** RECORDED DATA **
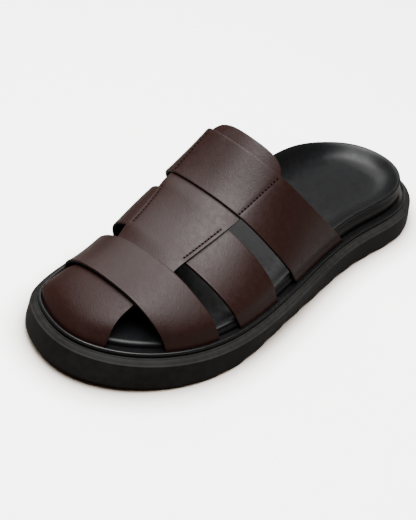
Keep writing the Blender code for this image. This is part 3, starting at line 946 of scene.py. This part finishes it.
def texture(tree, kind, scale_from, factor, vector, **settings):
    """A texture node whose scale is a socket's value times a factor."""
    node = tree.nodes.new(kind)
    for key, value in settings.items():
        if key in node.inputs:
            node.inputs[key].default_value = value
        else:
            setattr(node, key, value)
    times = tree.nodes.new("ShaderNodeMath")
    times.operation = "MULTIPLY"
    times.inputs[1].default_value = factor
    tree.links.new(scale_from, times.inputs[0])
    tree.links.new(times.outputs[0], node.inputs["Scale"])
    tree.links.new(vector, node.inputs["Vector"])
    return node


def mix_values(tree, first, second, share):
    """Output of a node that goes from the first value to the second as share goes to 1."""
    node = tree.nodes.new("ShaderNodeMix")
    node.data_type = "FLOAT"
    node.inputs["Factor"].default_value = share
    tree.links.new(first, node.inputs["A"])
    tree.links.new(second, node.inputs["B"])
    return node.outputs["Result"]


# %% Grain group
grain_group, grain_in, grain_out = new_group(
    "fine_grain",
    (("Vector", "NodeSocketVector", None), ("Scale", "NodeSocketFloat", 900.0)),
    (("Height", "NodeSocketFloat"), ("Mottle", "NodeSocketFloat"), ("Cloud", "NodeSocketFloat")),
)
scale, vector = grain_in.outputs["Scale"], grain_in.outputs["Vector"]
cells = texture(grain_group, "ShaderNodeTexVoronoi", scale, 1.0, vector, feature="F1")
pores = texture(grain_group, "ShaderNodeTexNoise", scale, 0.45, vector, Detail=4.0)
mottle = texture(grain_group, "ShaderNodeTexNoise", scale, 0.16, vector, Detail=5.0, Roughness=0.6)
cloud = texture(grain_group, "ShaderNodeTexNoise", scale, 0.02, vector, Detail=2.0)
height = mix_values(grain_group, cells.outputs["Distance"], pores.outputs["Fac"], 0.55)
grain_group.links.new(height, grain_out.inputs["Height"])
grain_group.links.new(mottle.outputs["Fac"], grain_out.inputs["Mottle"])
grain_group.links.new(cloud.outputs["Fac"], grain_out.inputs["Cloud"])
print("grain group puts out", [item.name for item in grain_out.inputs if item.name])

# %% [markdown]
# ## Materials
# Every material keeps its own Principled shader. The grain reads Object coordinates, so it
# stays on the piece and has its real size. Mottle and cloud together choose between two shades,
# because one flat colour would look like paint. The bead of the midsole is the smoothest and
# shines most, and the brown leather has the deepest relief.

# %% Helpers for shades and spans
def mix_colours(tree, first, second, share):
    """A node that goes from the first colour to the second as share goes from 0 to 1."""
    node = tree.nodes.new("ShaderNodeMix")
    node.data_type = "RGBA"
    node.inputs["A"].default_value = (*first, 1.0)
    node.inputs["B"].default_value = (*second, 1.0)
    tree.links.new(share, node.inputs["Factor"])
    return node


def stretch_range(tree, value, before, after):
    """The value, with the span before stretched to the span after."""
    node = tree.nodes.new("ShaderNodeMapRange")
    node.inputs["From Min"].default_value, node.inputs["From Max"].default_value = before
    node.inputs["To Min"].default_value, node.inputs["To Max"].default_value = after
    tree.links.new(value, node.inputs["Value"])
    return node.outputs["Result"]


# %% Material helper
ROUGHNESS_SPREAD = 0.06
MOTTLE_SPAN = (0.3, 0.7)


def skin_material(name, dark, light, roughness, grain_scale, bump, specular,
                  spread=(0.35, 0.65)):
    """A material whose two shades, gloss and relief follow the shared grain."""
    made = bpy.data.materials.new(name)
    made.use_nodes = True
    tree = made.node_tree
    shader = tree.nodes["Principled BSDF"]
    shader.inputs["Specular IOR Level"].default_value = specular
    where = tree.nodes.new("ShaderNodeTexCoord")
    grain = tree.nodes.new("ShaderNodeGroup")
    grain.node_tree = grain_group
    grain.inputs["Scale"].default_value = grain_scale
    tree.links.new(where.outputs["Object"], grain.inputs["Vector"])
    both = mix_values(tree, grain.outputs["Mottle"], grain.outputs["Cloud"], 0.5)
    share = stretch_range(tree, both, spread, (0.0, 1.0))
    shades = mix_colours(tree, dark, light, share)
    tree.links.new(shades.outputs["Result"], shader.inputs["Base Color"])
    rough_span = (roughness - ROUGHNESS_SPREAD, roughness + ROUGHNESS_SPREAD)
    gloss = stretch_range(tree, grain.outputs["Mottle"], MOTTLE_SPAN, rough_span)
    tree.links.new(gloss, shader.inputs["Roughness"])
    relief = tree.nodes.new("ShaderNodeBump")
    relief.inputs["Distance"].default_value = bump
    relief.inputs["Strength"].default_value = 1.0
    tree.links.new(grain.outputs["Height"], relief.inputs["Height"])
    tree.links.new(relief.outputs["Normal"], shader.inputs["Normal"])
    return made


# %% Materials of the sandal
BROWN_DARK = (0.0062, 0.0019, 0.0014)
BROWN_LIGHT = (0.0078, 0.0024, 0.0018)
brown_leather = skin_material(
    "smooth_brown_leather", BROWN_DARK, BROWN_LIGHT, 0.45, 1900.0, 0.13 * MM,
    spread=(0.3, 0.7), specular=0.12)
cap_leather = skin_material(
    "toe_cap_leather", BROWN_DARK, BROWN_LIGHT, 0.47, 1900.0, 0.12 * MM,
    spread=(0.3, 0.7), specular=0.085)
black_lining = skin_material(
    "black_lining", (0.0022, 0.0022, 0.0023), (0.0034, 0.0034, 0.0036), 0.66, 2200.0, 0.04 * MM,
    specular=0.06)
footbed_cover = skin_material(
    "footbed_cover", (0.0018, 0.0019, 0.0021), (0.0025, 0.0026, 0.0029), 0.40, 1700.0,
    0.02 * MM, specular=0.10)
sole_rubber = skin_material(
    "outsole_rubber", (0.0052, 0.0051, 0.0049), (0.0086, 0.0085, 0.0081), 0.55, 1500.0,
    0.06 * MM, spread=(0.4, 0.6), specular=0.02)
bead_rubber = skin_material(
    "midsole_rubber", (0.0014, 0.0014, 0.0016), (0.0020, 0.0020, 0.0022), 0.34, 1900.0,
    0.008 * MM, specular=0.16)
brown_thread = skin_material(
    "waxed_thread", (0.0070, 0.0015, 0.0014), (0.0100, 0.0023, 0.0021), 0.5, 5200.0, 0.05 * MM,
    specular=0.08)
# painted shade: this near-black colour on the balls at the needle holes stands for their shade
hole_shadow = skin_material(
    "painted_needle_hole_shade", (0.0004, 0.0002, 0.0002), (0.0007, 0.0004, 0.0004), 0.8, 3000.0, 0.01 * MM,
    specular=0.0)
print(len(bpy.data.materials), "materials")

# %% [markdown]
# ## Dressing the pieces
# Each piece gets its material, rides on the one body of the sandal, and hides the solid that it
# replaces. The toe cap is stretched most and shines least. It could be a piece of its own,
# but the real vamp has no seam there, so the faces in front of one station are given a second
# material instead.

# %% Dress
CAP_SLOT = 1


def dress(piece, node, material):
    """Give a piece its material and its body, and hide the solid it replaces."""
    piece.data.materials.append(material)
    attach(piece, "root")
    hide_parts(node)


dress(outsole, "outsole", sole_rubber)
dress(midsole, "midsole", bead_rubber)
dress(footbed, "footbed", footbed_cover)
for leather, lining in [(vamp, vamp_lining)] + straps:
    dress(leather, "upper", brown_leather)
    dress(lining, "upper", black_lining)
vamp.data.materials.append(cap_leather)
cap_faces = [face for face in vamp.data.polygons if face.center.y < NOSE_START]
for face in cap_faces:
    face.material_index = CAP_SLOT
for piece in thread_pieces:
    dress(piece, "upper", brown_thread)
# the balls at the needle holes get the painted shade
for piece in hole_shade_pieces:
    dress(piece, "upper", hole_shadow)
print("the toe cap has", len(cap_faces), "faces")

# %% [markdown]
# ## Studio
# The sandal stands on a plain pale floor under one large soft light that hangs almost straight
# above it, so that the leather's shoulders shine. A weak one stands on the inner side. The room
# is dim and warm, and the floor throws little light back up, so the outer sides stay dark. Close
# to the sole, where little light gets in, a warm brown shade is painted into the floor's colour.
# A picture of a studio could light it all, but two area lights are easier to move.

# %% Floor
FLOOR_SIZE = 6.0
OPEN_FLOOR = (0.93, 0.93, 0.925)
# painted shade: the warm brown that the floor's colour turns to where the sole hides it
SHADED_FLOOR = (0.115, 0.066, 0.026)
# what the floor throws back up on the sandal
REFLECTED_FLOOR = (0.17, 0.158, 0.146)
SHADE_REACH = 19 * MM
SHADE_POWER = 2.0

clear_selection()
bpy.ops.mesh.primitive_plane_add(size=FLOOR_SIZE, location=(0, 0, 0))
floor = bpy.context.object
floor.name = "floor"
floor_paint = bpy.data.materials.new("pale_floor")
floor_paint.use_nodes = True
floor_tree = floor_paint.node_tree
floor_shader = floor_tree.nodes["Principled BSDF"]
# ambient occlusion paints the shade into the floor's colour close to the sole
open_air = floor_tree.nodes.new("ShaderNodeAmbientOcclusion")
open_air.samples = 8
open_air.inputs["Distance"].default_value = SHADE_REACH
deepened = floor_tree.nodes.new("ShaderNodeMath")
deepened.operation = "POWER"
deepened.inputs[1].default_value = SHADE_POWER
floor_tree.links.new(open_air.outputs["AO"], deepened.inputs[0])
shade = mix_colours(floor_tree, SHADED_FLOOR, OPEN_FLOOR, deepened.outputs["Value"])
seen = floor_tree.nodes.new("ShaderNodeLightPath")
paper = mix_colours(floor_tree, REFLECTED_FLOOR, OPEN_FLOOR, seen.outputs["Is Camera Ray"])
floor_tree.links.new(shade.outputs["Result"], paper.inputs["B"])
floor_tree.links.new(paper.outputs["Result"], floor_shader.inputs["Base Color"])
floor_shader.inputs["Roughness"].default_value = 0.9
floor_shader.inputs["Specular IOR Level"].default_value = 0.1
floor.data.materials.append(floor_paint)
print("the floor is", FLOOR_SIZE, "m wide")


# %% Lights
def soft_light(name, place, size, power):
    """A rectangular lamp that points at the sandal."""
    clear_selection()
    bpy.ops.object.light_add(type="AREA", location=place)
    lamp = bpy.context.object
    lamp.name = name
    lamp.data.shape = "RECTANGLE"
    lamp.data.size, lamp.data.size_y = size
    lamp.data.energy = power
    lamp.rotation_mode = "QUATERNION"
    lamp.rotation_quaternion = (-Vector(place)).to_track_quat("-Z", "Y")
    print(name, "has", power, "W")


soft_light("overhead_softbox", (0.06, -0.14, 1.40), (1.10, 1.20), 133.0)
soft_light("inner_side_light", (-0.80, 0.45, 1.10), (1.1, 1.1), 26.0)

room = bpy.data.worlds.new("pale_room")
bpy.context.scene.world = room
room.use_nodes = True
room_light = room.node_tree.nodes["Background"]
room_light.inputs["Color"].default_value = (1.0, 0.88, 0.76, 1.0)
room_light.inputs["Strength"].default_value = 0.15

# %% [markdown]
# ## Camera
# A long lens, about 0.6 m away, looks down on the sandal from the front of its outer side and
# is rolled a little, which sets the sandal on the diagonal of the picture. A wide lens close by
# would swell the toe. The camera's three axes are worked out and set as one matrix, because a
# roll is hard to give as angles.

# %% Camera
CAMERA_PLACE = Vector((0.27025, -0.39887, 0.38939))
CAMERA_AIM = Vector((-0.010, -0.0246, 0.0103))
CAMERA_ROLL = np.radians(11.0)
CAMERA_LENS = 69.0
SENSOR_WIDTH = 36.0

clear_selection()
bpy.ops.object.camera_add(location=CAMERA_PLACE)
camera = bpy.context.object
camera.name = "camera"
camera.data.lens = CAMERA_LENS
camera.data.sensor_width = SENSOR_WIDTH
back = (CAMERA_PLACE - CAMERA_AIM).normalized()
right = Vector((0, 0, 1)).cross(back).normalized()
up = back.cross(right)
turned_right = right * np.cos(CAMERA_ROLL) + up * np.sin(CAMERA_ROLL)
turned_up = up * np.cos(CAMERA_ROLL) - right * np.sin(CAMERA_ROLL)
turn = Matrix((turned_right, turned_up, back)).transposed()
camera.matrix_world = Matrix.Translation(CAMERA_PLACE) @ turn.to_4x4()
bpy.context.scene.camera = camera
print("camera is", round(1000 * (CAMERA_PLACE - CAMERA_AIM).length), "mm from the sandal")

** EXERCISE AIM **
Report how many lines of the listing hold the string "scene", giving only the number.

** RIGHT ANSWER **
3